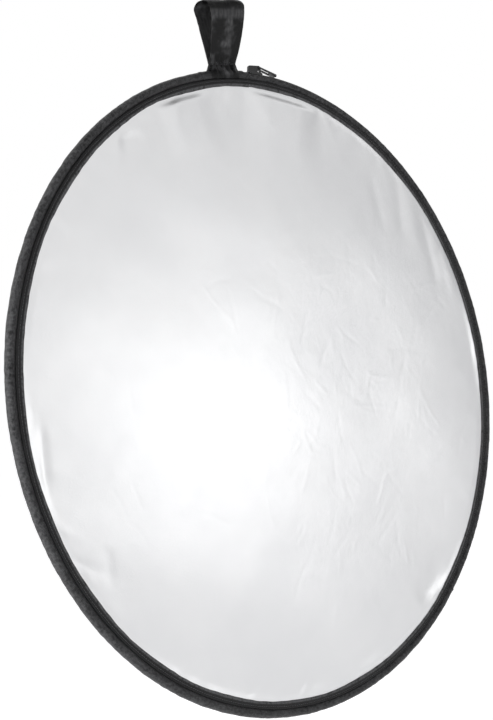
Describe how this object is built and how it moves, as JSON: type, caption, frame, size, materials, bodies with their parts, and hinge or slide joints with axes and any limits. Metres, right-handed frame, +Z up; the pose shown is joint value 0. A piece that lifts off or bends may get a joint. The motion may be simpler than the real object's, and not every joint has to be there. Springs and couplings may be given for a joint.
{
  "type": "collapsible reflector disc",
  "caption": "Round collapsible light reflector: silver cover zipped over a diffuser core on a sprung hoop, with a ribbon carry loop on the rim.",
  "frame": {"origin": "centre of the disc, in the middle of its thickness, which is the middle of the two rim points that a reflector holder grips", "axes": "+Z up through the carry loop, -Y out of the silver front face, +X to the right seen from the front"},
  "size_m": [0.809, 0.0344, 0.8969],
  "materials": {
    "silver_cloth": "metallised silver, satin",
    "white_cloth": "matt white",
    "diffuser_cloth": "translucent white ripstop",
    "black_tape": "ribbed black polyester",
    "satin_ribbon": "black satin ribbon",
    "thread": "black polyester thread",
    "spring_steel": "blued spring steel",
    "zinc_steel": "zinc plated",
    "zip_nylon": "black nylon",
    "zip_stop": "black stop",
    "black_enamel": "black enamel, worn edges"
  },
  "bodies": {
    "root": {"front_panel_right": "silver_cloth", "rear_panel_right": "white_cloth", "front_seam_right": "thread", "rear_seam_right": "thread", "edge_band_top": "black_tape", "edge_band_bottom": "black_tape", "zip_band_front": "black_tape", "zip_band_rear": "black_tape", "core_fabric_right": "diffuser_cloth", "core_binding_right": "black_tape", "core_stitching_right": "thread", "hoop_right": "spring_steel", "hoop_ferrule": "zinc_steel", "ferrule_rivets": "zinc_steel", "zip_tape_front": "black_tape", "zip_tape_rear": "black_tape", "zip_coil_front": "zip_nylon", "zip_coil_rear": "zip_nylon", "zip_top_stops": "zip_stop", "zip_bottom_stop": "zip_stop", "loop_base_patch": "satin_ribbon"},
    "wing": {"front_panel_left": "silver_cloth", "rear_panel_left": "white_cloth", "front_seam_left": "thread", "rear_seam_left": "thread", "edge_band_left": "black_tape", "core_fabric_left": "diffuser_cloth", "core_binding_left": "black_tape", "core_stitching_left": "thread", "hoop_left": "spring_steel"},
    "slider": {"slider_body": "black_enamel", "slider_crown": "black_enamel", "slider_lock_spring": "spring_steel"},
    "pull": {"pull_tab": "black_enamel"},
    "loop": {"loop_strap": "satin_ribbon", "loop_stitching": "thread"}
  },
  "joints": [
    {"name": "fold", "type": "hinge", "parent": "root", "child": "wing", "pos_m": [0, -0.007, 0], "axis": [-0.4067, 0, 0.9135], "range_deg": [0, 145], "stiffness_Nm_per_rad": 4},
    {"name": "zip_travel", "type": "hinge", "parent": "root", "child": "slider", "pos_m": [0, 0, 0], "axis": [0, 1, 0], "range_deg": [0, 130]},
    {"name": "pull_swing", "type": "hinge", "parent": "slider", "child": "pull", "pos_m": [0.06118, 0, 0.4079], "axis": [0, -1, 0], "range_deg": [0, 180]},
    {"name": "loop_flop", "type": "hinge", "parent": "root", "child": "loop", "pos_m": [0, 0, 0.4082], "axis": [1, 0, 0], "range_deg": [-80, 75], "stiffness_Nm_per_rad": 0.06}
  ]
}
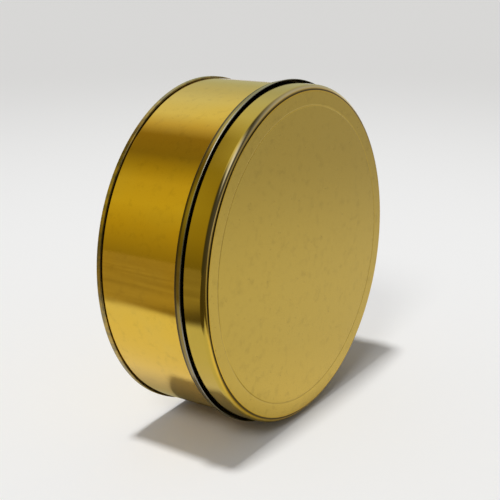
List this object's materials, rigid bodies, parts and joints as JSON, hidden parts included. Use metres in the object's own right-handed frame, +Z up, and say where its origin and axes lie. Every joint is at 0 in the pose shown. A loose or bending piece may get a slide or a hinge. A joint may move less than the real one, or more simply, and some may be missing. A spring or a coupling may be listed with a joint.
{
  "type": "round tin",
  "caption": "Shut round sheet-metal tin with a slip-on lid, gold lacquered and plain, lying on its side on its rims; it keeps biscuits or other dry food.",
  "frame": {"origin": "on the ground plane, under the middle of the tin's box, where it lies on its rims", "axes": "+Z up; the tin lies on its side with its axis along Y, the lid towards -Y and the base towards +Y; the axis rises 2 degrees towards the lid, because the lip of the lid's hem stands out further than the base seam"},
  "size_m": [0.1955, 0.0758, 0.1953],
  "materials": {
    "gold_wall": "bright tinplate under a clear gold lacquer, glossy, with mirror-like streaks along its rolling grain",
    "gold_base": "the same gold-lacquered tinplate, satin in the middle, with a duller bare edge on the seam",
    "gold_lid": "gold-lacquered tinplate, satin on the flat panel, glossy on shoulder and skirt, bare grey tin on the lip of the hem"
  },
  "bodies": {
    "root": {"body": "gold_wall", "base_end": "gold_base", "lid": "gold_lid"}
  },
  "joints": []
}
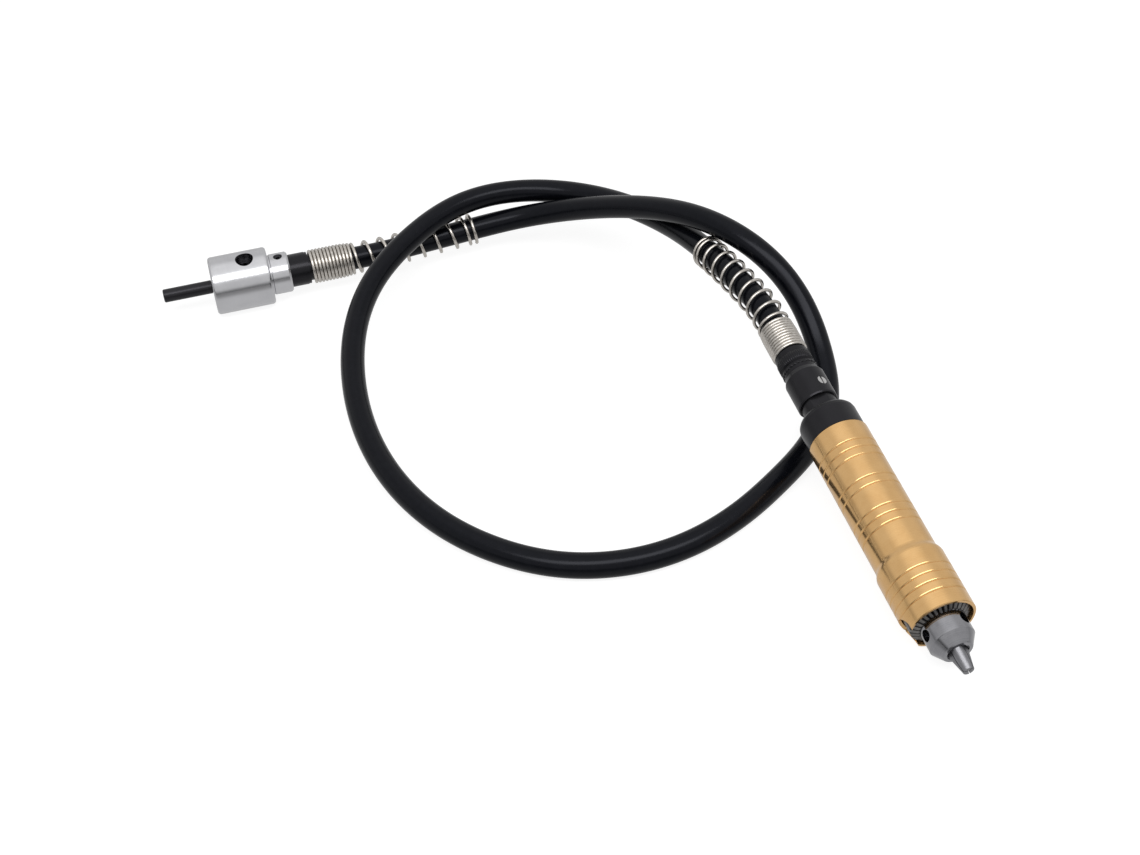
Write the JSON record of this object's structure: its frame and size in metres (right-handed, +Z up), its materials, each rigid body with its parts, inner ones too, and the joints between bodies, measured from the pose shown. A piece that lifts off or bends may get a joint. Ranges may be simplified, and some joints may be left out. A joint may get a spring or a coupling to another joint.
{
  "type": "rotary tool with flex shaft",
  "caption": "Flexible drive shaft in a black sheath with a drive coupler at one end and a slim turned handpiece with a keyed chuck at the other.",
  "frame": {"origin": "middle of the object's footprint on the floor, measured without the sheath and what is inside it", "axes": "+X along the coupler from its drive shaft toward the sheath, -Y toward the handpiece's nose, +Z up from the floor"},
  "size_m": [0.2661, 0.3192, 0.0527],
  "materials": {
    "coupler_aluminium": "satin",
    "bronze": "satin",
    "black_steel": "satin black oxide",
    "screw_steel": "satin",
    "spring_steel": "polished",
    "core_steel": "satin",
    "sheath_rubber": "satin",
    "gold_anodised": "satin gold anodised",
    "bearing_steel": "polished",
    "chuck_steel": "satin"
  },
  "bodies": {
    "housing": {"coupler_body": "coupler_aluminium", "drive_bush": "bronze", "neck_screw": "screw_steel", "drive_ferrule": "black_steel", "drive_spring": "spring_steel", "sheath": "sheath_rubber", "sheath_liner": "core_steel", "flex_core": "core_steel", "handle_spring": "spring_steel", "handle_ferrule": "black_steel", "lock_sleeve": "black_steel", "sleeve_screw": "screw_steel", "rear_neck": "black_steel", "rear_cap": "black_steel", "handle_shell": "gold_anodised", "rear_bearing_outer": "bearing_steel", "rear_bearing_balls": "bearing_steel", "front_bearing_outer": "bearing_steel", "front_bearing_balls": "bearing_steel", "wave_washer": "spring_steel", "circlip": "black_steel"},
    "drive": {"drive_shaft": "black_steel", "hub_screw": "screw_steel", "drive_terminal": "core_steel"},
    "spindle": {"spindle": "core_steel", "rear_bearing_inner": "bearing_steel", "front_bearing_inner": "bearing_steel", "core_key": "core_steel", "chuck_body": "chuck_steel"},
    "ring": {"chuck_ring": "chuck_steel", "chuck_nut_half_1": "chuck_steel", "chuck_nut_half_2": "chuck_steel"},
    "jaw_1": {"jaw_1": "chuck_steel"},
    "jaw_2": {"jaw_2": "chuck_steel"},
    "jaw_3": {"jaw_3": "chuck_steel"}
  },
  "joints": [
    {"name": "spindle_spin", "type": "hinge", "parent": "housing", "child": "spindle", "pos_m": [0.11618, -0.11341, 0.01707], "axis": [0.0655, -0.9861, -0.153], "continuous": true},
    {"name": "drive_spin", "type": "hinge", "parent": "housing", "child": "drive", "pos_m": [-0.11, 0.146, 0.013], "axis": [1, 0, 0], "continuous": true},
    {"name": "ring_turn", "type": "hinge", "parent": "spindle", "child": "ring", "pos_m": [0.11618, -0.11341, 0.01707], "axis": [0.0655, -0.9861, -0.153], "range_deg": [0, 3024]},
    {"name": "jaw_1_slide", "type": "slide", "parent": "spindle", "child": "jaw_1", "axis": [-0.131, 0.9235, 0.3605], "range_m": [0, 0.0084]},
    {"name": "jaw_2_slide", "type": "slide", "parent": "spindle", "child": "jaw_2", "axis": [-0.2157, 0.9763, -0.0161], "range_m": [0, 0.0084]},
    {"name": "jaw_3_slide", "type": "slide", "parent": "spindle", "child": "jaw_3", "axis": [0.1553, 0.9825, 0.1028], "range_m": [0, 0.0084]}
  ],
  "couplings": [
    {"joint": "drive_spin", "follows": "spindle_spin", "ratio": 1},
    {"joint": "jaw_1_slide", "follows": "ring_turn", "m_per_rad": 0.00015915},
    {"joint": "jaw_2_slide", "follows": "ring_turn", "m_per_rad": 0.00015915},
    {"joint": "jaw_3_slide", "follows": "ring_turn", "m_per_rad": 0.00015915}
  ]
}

DESCRIPTION OF THE TASK
Looking at the entries above, say how many lines contain the word "pose". Only the number is wanted.

OUTPUT OF THE TASK
3